Recommendations for supporting bodies

  • This report shows that there is still a significant gap in progress from one authority to the next. Support should be prioritised to those authorities that have performed less well on this assessment.
  • When supporting bodies are engaging with councils, they should ensure that they are doing so collaboratively. For example, if they are engaging with a county council, conversations should include the district and borough councils where activities can positively impact a larger area.
  • The WMCA should ensure that they continue to engage with their constituent local authorities in order to meet the regional target to be Net Zero by 2041. Based on recent engagement, there remains some confusion around how the WMCA’s plans affect non-constituent and neighbouring authorities (e.g. Staffordshire and Warwickshire). Further clarity on this by the WMCA is required.
  • Local authorities need to be provided with opportunities to engage, connect and share good practice. A mixture of virtual and in-person events should be convened on different topics to enable this to happen, to allow poorer performing councils to learn from others to improve. SWM is in the strongest position to do this, as we are demonstrating with our event on adaptation in November 2022.
  • More transparent signposting of funding opportunities should be distributed amongst all local authorities as soon as they are open for applications. The funders and dissemination bodies have a responsibility to target as wide a range of authorities as possible, and not just the ‘usual suspects.’ Alongside this, partners such as BEIS or LGA should provide a ‘one-stop-shop’ of nationally available funding opportunities that local authorities can apply for.

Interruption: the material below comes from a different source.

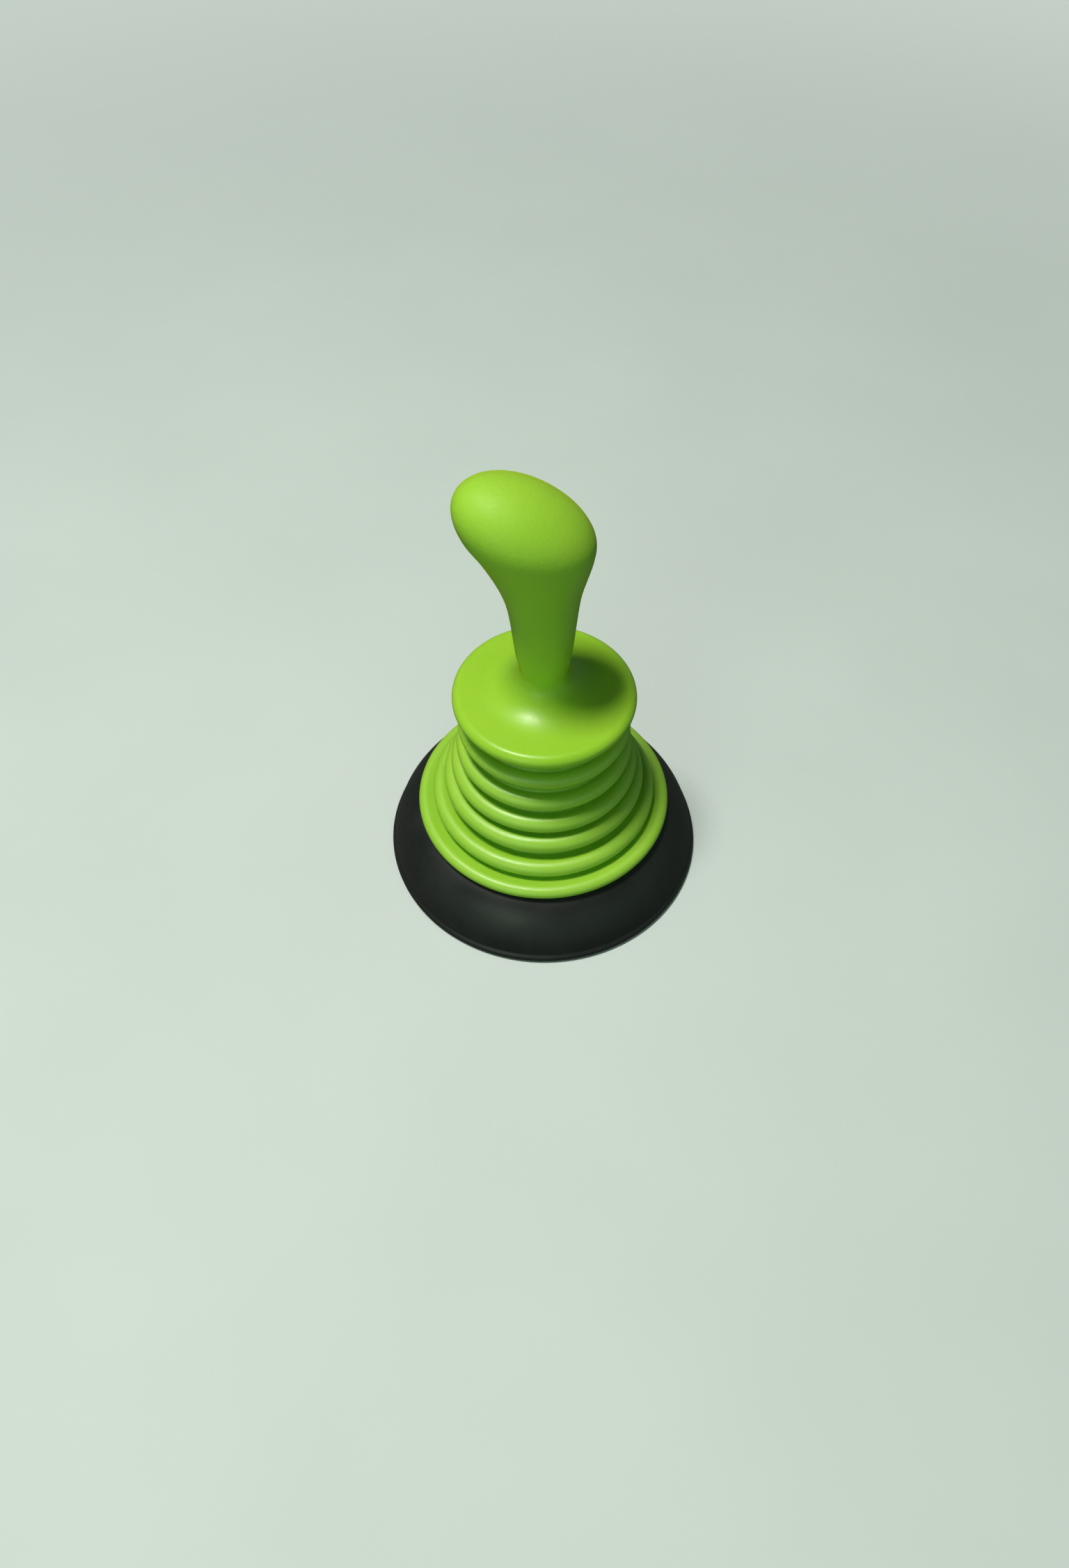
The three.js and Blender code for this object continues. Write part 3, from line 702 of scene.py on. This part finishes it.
def insert_rings(segments=96):
    turn = angles(segments) / (2 * math.pi)
    rings = []
    for z in np.linspace(INSERT_LO, INSERT_HI, 72):
        up = z - INSERT_LO
        length = INSERT_HI - INSERT_LO
        groove = 0.35 * (smoothstep(up, 3.1, 3.4) - smoothstep(up, 4.6, 4.9))
        ends = (0.25 * (1 - smoothstep(up, 0.0, 0.35))
                + 0.25 * smoothstep(up, length - 0.35, length))
        radius = INSERT_R - groove - ends
        if groove < 0.05 and ends < 0.05:
            teeth, twist = turn * KNURL_TEETH, up / KNURL_PITCH
            radius = radius + KNURL_HALF * (triangle(teeth + twist) + triangle(teeth - twist))
        rings.append(circle_ring(radius, z, segments))
    # the thread inside, as a real helix
    for z in np.linspace(INSERT_HI, INSERT_LO, 60):
        saw = triangle(turn - (z - INSERT_LO) / THREAD_PITCH)
        fade = (smoothstep(z, INSERT_LO, INSERT_LO + INSERT_END)
                * (1 - smoothstep(z, INSERT_HI - INSERT_END, INSERT_HI)))
        rings.append(circle_ring(INSERT_BORE_R - 0.2 * (1 - saw) * fade, z, segments))
    return rings


def screw_rings(segments=96):
    turn = angles(segments)
    hexagon = HEX_HALF / np.cos((turn + math.pi / 6) % (math.pi / 3) - math.pi / 6)
    rings = [[(0, 0, SCREW_LO + 1.75)]]
    # socket, from its floor down to its mouth: share of the hexagon, height in the head
    for share, up in [(0.5, 1.6), (1, 1.5), (1, 0.1), (1.07, 0)]:
        rings.append(circle_ring(hexagon * share, SCREW_LO + up, segments))
    head = fillet([(1.6, SCREW_LO, 0), (3.0, SCREW_LO, 0.9), (HEAD_R, SCREW_LO + 1.1, 0.7),
                   (HEAD_R, HEAD_TOP, 0.12), (SHANK_R, HEAD_TOP, 0)])
    rings += [circle_ring(r, z, segments) for r, z in head[1:]]
    for z in np.arange(HEAD_TOP + 0.1, SCREW_HI - 0.05, THREAD_PITCH / 8):
        saw = triangle(turn / (2 * math.pi) - (z - HEAD_TOP) / THREAD_PITCH)
        cut = 0.36 * smoothstep(z, HEAD_TOP + 2.2, HEAD_TOP + 3.4)
        run_out = 1 - smoothstep(z, SCREW_HI - 0.5, SCREW_HI)
        taper = 0.55 * smoothstep(z, SCREW_HI - 0.9, SCREW_HI)
        rings.append(circle_ring(SHANK_R - cut * saw * run_out - taper, z, segments))
    rings.append([(0, 0, SCREW_HI)])
    return rings


insert = skin("threaded_insert_brass", insert_rings(), loop=True)
finish_piece(insert, BRASS, "threaded_insert", "handle")

screw = skin("centre_screw_socket", screw_rings())
finish_piece(screw, STEEL, "centre_screw", "handle")

# the sections below are corners: radius, z, edge radius
low, top = heights("screw_washer")
washer = turned("screw_washer_plain", [
    (2.25, low, 0.12), (6.0, low, 0.18), (6.0, top, 0.18), (2.25, top, 0.12)], 96)
finish_piece(washer, STEEL, "screw_washer", "handle")

low, top = heights("clamp_plate")
plate = turned("clamp_plate_moulding", [
    (2.4, low, 0.2), (7.2, low, 0.4), (7.8, low + 1.6, 0.6), (20.2, low + 1.6, 0.6),
    (20.8, low + 0.3, 0.4), (23.0, low + 0.3, 0.6), (23.0, top, 0.5), (2.4, top, 0.2)],
    128, step=1.5)
finish_piece(plate, NYLON, "clamp_plate", "handle")

low, GASKET_TOP = heights("deck_gasket")
gasket = turned("deck_gasket_ring", [
    (3.0, low, 0.15), (21.4, low, 0.15), (21.4, GASKET_TOP, 0.15), (3.0, GASKET_TOP, 0.15)],
    128, step=2.0)
finish_piece(gasket, GASKET_RUBBER, "deck_gasket", "handle")

# ------------------------------------------------------------------ bellows
WALL = 1.6
# ribs from the top: outer radius, z, edge radius, inward slope of the upper face
RIBS = [(31.3, 71.3, 3.0, 0.15), (32.3, 59.5, 3.3, 0.15), (34.7, 49.6, 3.4, 0.25),
        (37.8, 41.2, 3.4, 0.3), (42.5, 32.6, 3.1, 0.3)]
GROOVES = [26.8, 27.0, 28.3, 30.9, 34.3]  # radius of the groove above each rib
LAST_GROOVE = (39.9, 27.7)  # radius and z of the groove over the skirt
UNDER_SLOPE = 0.12  # of each rib's lower face
DECK_BORE_R, DECK_UNDER, DECK_FLOOR = 2.6, 76.9, 79.0  # DECK_FLOOR: bottom of the dish on top
DECK_DISH_R = 21.7
FOOT_BORE_R, FOOT_TOP = 34.0, 26.9


def set_back(edge, slope):
    """How far an edge of this radius reaches from its corner, beside a sloping face."""
    return edge / math.tan((math.pi / 2 - math.atan(slope)) / 2)


def rib_path():
    """Corners (r, z, edge radius) of the ribbed wall's outside, downwards."""
    corners = [(27.1, 77.7, 0.6)]
    underside = 0.0
    for i, (radius, z, edge, fall) in enumerate(RIBS):
        low_edge = edge * 0.65
        upper = z + set_back(edge, fall)
        if i:
            wall = GROOVES[i] + 0.3
            corners.append((wall, underside - UNDER_SLOPE * (RIBS[i - 1][0] - wall), 0.7))
        underside = z - set_back(low_edge, UNDER_SLOPE)
        corners += [(GROOVES[i], upper - fall * (radius - GROOVES[i]), 0.7),
                    (radius, upper, edge), (radius, underside, low_edge)]
    return corners + [(LAST_GROOVE[0] + 0.2, underside - 0.3, 0.6), (*LAST_GROOVE, 0.6)]


def bellows_profile():
    outside = rib_path()
    inside = inset(outside, WALL)
    deck = fillet([
        (DECK_BORE_R, DECK_UNDER, 0), (DECK_BORE_R, DECK_FLOOR, 0.3),
        (DECK_DISH_R, DECK_FLOOR, 0.2), (DECK_DISH_R, DECK_TOP, 0.3), (27.2, DECK_TOP, 0)])
    outer = rounded(
        [(27.2, DECK_TOP, 0), (28.7, DECK_TOP, 1.0), (28.7, 78.4, 0.7)] + outside
        + [(SKIRT_R, 29.93, 2.6), (SKIRT_R, FOOT_BOTTOM, 1.9), (45.0, FOOT_BOTTOM, 0)])
    foot = fillet([(45.0, FOOT_BOTTOM, 0), (FOOT_BORE_R, FOOT_BOTTOM, 0.4),
                   (FOOT_BORE_R, FOOT_TOP, 0.4), (38.2, FOOT_TOP, 0)])
    inner = rounded([(inside[0][0] + 0.1, DECK_UNDER, 0)] + inside
                    + [(LAST_GROOVE[0] - WALL, FOOT_TOP, 0)], 0.6)
    loop = deck[1:-1] + outer + foot[1:-1] + inner[::-1] + [(DECK_BORE_R, DECK_UNDER)]
    return resample(clean(loop, True, 0.03), 0.9, True)


def add_crest(piece):
    """Stores 0 on a groove's floor to 1 on a rib's outer face, for the material."""
    spots = rest_positions(piece.data).reshape(-1, 3) / MM
    radius, z = np.hypot(spots[:, 0], spots[:, 1]), spots[:, 2]
    # z, crest radius and groove radius, from the bottom up as interp needs
    levels = [26.6] + [rib[1] for rib in RIBS][::-1] + [77.0]
    crests = [SKIRT_R] + [rib[0] for rib in RIBS][::-1] + [RIBS[0][0]]
    floors = [LAST_GROOVE[0]] + GROOVES[::-1] + [GROOVES[0]]
    crest, floor_r = np.interp(z, levels, crests), np.interp(z, levels, floors)
    value = np.clip((radius - floor_r) / np.maximum(1.0, crest - floor_r), 0, 1)
    stored = piece.data.attributes.new("crest", "FLOAT", "POINT")
    stored.data.foreach_set("value", np.asarray(value, np.float32))


bellows = lathe("bellows_moulding", bellows_profile(), 180)
add_crest(bellows)
finish_piece(bellows, BELLOWS_LIME, "bellows", "foot")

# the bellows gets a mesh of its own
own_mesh(bellows)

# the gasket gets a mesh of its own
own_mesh(gasket)

# ---------------------------------------------------------------- neck hoop
low, top = heights("neck_hoop")
hoop = turned("neck_hoop_moulding", [
    (27.6, low, 0.5), (34.5, low, 0.8), (34.5, low + 2.2, 0.5), (30.6, low + 2.4, 0.6),
    (30.6, top, 0.9), (27.6, top, 0.5)], 160, step=1.5)
finish_piece(hoop, NYLON, "neck_hoop", "foot")

# -------------------------------------------------------------- suction cup
# radius, z: from the lip up the outside
CUP_OUTSIDE = [
    (57.0, 0.04), (59.6, 0.10), (60.6, 0.62), (CUP_R, 1.75), (60.75, 2.95), (60.0, 3.75),
    (59.65, 5.0), (59.2, 7.0), (58.3, 9.8), (56.6, 13.4), (53.9, 17.6), (50.6, 21.0),
    (47.6, 23.1), (45.4, 24.0), (44.0, 24.2)]
# radius, z, edge radius: over the top and the neck, and down its bore
CUP_NECK = [
    (43.9, 24.2, 0), (33.7, 24.2, 0.35), (33.7, 27.2, 0.3), (37.0, 27.2, 0.7),
    (36.6, 29.2, 1.0), (34.6, 30.2, 0.8), (30.9, 30.2, 0.5), (30.9, 20.9, 0)]
# radius, z: down the inside of the dome to the lip
CUP_INSIDE = [
    (30.9, 20.85), (33.0, 20.75), (36.5, 20.6), (40.5, 20.3), (43.2, 19.75), (45.8, 18.9),
    (48.3, 17.4), (50.4, 15.5), (52.0, 13.4), (53.2, 11.3), (54.15, 9.0), (54.8, 6.8),
    (55.2, 4.5), (55.45, 2.2), (55.75, 0.6), (56.3, 0.12)]


def cup_profile():
    loop = ([tuple(q) for q in catmull(CUP_OUTSIDE, 6)] + fillet(CUP_NECK)[1:-1]
            + [tuple(q) for q in catmull(CUP_INSIDE, 6)])
    return [(r, max(0.0, z)) for r, z in resample(clean(loop, True, 0.04), 1.1, True)]


cup = lathe("suction_cup_rubber", cup_profile(), 224)
finish_piece(cup, RUBBER, "suction_cup", None)
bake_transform(cup)

# ------------------------------------------------------------------- studio
BACKDROP = (0.565, 0.640, 0.590, 1.0)
scene = bpy.context.scene


def floor_material():
    mat = Material("floor_pale")
    # pale to the camera, but it throws little light back up under the handle
    camera_ray = mat.node("LightPath").outputs["Is Camera Ray"]
    tint = mat.span(mat.noise(scale=9, at=mat.coords("Object")))
    pale = mat.mix(tint, (0.63, 0.715, 0.695), (0.66, 0.745, 0.725))
    mat.set({"Base Color": mat.mix(camera_ray, (0.09, 0.105, 0.10), pale), "Roughness": 0.65})
    # far off the floor melts into the plain background, so no horizon shows
    x, y, _ = mat.xyz(mat.coords("Object"))
    far = mat.span(mat.hypot(x, y), over=(0.22, 1.1), smooth=True)
    plain = mat.node("Emission", {"Color": BACKDROP})
    melt = mat.node("MixShader", {0: mat.mul(far, camera_ray), 1: mat.shader.outputs["BSDF"],
                                  2: plain.outputs[0]})
    mat.link(melt.outputs[0], mat.output.inputs["Surface"])
    return mat.material


def build_world():
    world = bpy.data.worlds.new("soft_room")
    scene.world = world
    world.use_nodes = True
    sky = Tree(world.node_tree)
    glow = sky.tree.nodes["Background"]
    # dim overhead, with a brighter band low down, strongest on the camera's side
    _, y, z = sky.xyz(sky.coords("Generated"))
    band = sky.span(z, over=(0.12, 0.60), to=(1.0, 0.0), smooth=True)
    side = sky.span(y, over=(-0.9, 0.4), to=(0.66, 0.19), smooth=True)
    sky.put(glow.inputs["Strength"], sky.add(sky.mul(band, side), 0.055))
    sky.put(glow.inputs["Color"], (0.62, 1.0, 0.74, 1.0))
    # the camera itself sees one plain pale tone there
    seen = sky.node("Background", {"Color": BACKDROP})
    choose = sky.node("MixShader", {0: sky.node("LightPath").outputs["Is Camera Ray"],
                                    1: glow.outputs[0], 2: seen.outputs[0]})
    sky.link(choose.outputs[0], sky.tree.nodes["World Output"].inputs["Surface"])


def disk_light(name, toward, distance, size, power, colour):
    """A disk `distance` along `toward` from the aim point, facing that point."""
    aim = Vector((0, 0, 0.09))
    data = bpy.data.lights.new(name, "AREA")
    data.shape = "DISK"
    data.size = size
    data.energy = power
    data.color = colour
    light = bpy.data.objects.new(name, data)
    scene.collection.objects.link(light)
    place = aim + Vector(toward) * distance
    light.location = place
    light.rotation_mode = "QUATERNION"
    light.rotation_quaternion = (aim - place).to_track_quat("-Z", "Y")


def build_camera():
    data = bpy.data.cameras.new("camera")
    camera = bpy.data.objects.new("camera", data)
    scene.collection.objects.link(camera)
    scene.camera = camera
    camera.location = (-0.00347, -0.27610, 0.39540)
    camera.rotation_euler = (math.radians(37.2), 0.0, 0.0)
    data.sensor_width = 36.0
    data.lens = 26.99
    data.clip_start = 0.01


bpy.ops.mesh.primitive_plane_add(size=6.0, location=(0, 0, 0))
floor = bpy.context.object
floor.name = "studio_floor"
floor.data.materials.append(floor_material())

build_world()
disk_light("key", toward=(-0.240, -0.030, 0.970), distance=1.6, size=0.34, power=23.6,
           colour=(1.0, 0.965, 0.90))
disk_light("low_front", toward=(-0.40, -0.86, 0.32), distance=1.4, size=0.7, power=2.6,
           colour=(0.80, 1.0, 0.82))
build_camera()
scene.view_settings.view_transform = "Standard"
scene.view_settings.look = "None"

  • Further funding should be provided to local authorities from central Government via LEPs and the WMCA to enable them to fund action on more challenging issues, such as decarbonisation of heat and climate adaptation.
  • Regarding the latter, performance on climate change adaptation related activity remains the poorest when compared to other areas. Given the crucial role councils can play in helping to make their local areas more resilient to climate change impacts, further support is urgently needed. The publication of the third National Adaptation Programme in 2023 provides an opportunity to clarify what this could look like.
  • Standard guidance should be provided on effective methods that local authorities can apply to establish a sustainability strategy. A consistent approach along with templates and guides would help to accelerate such action in those authorities with fewer resources.
  • Case studies and examples of good practice should be widely shared digitally across platforms that are frequently engaged with by councils (with one of the best examples being the LGA Knowledge Hub).
  • Supporting bodies should help to scale-up and rollout successful projects on a bigger scale to accelerate climate action over a wider area.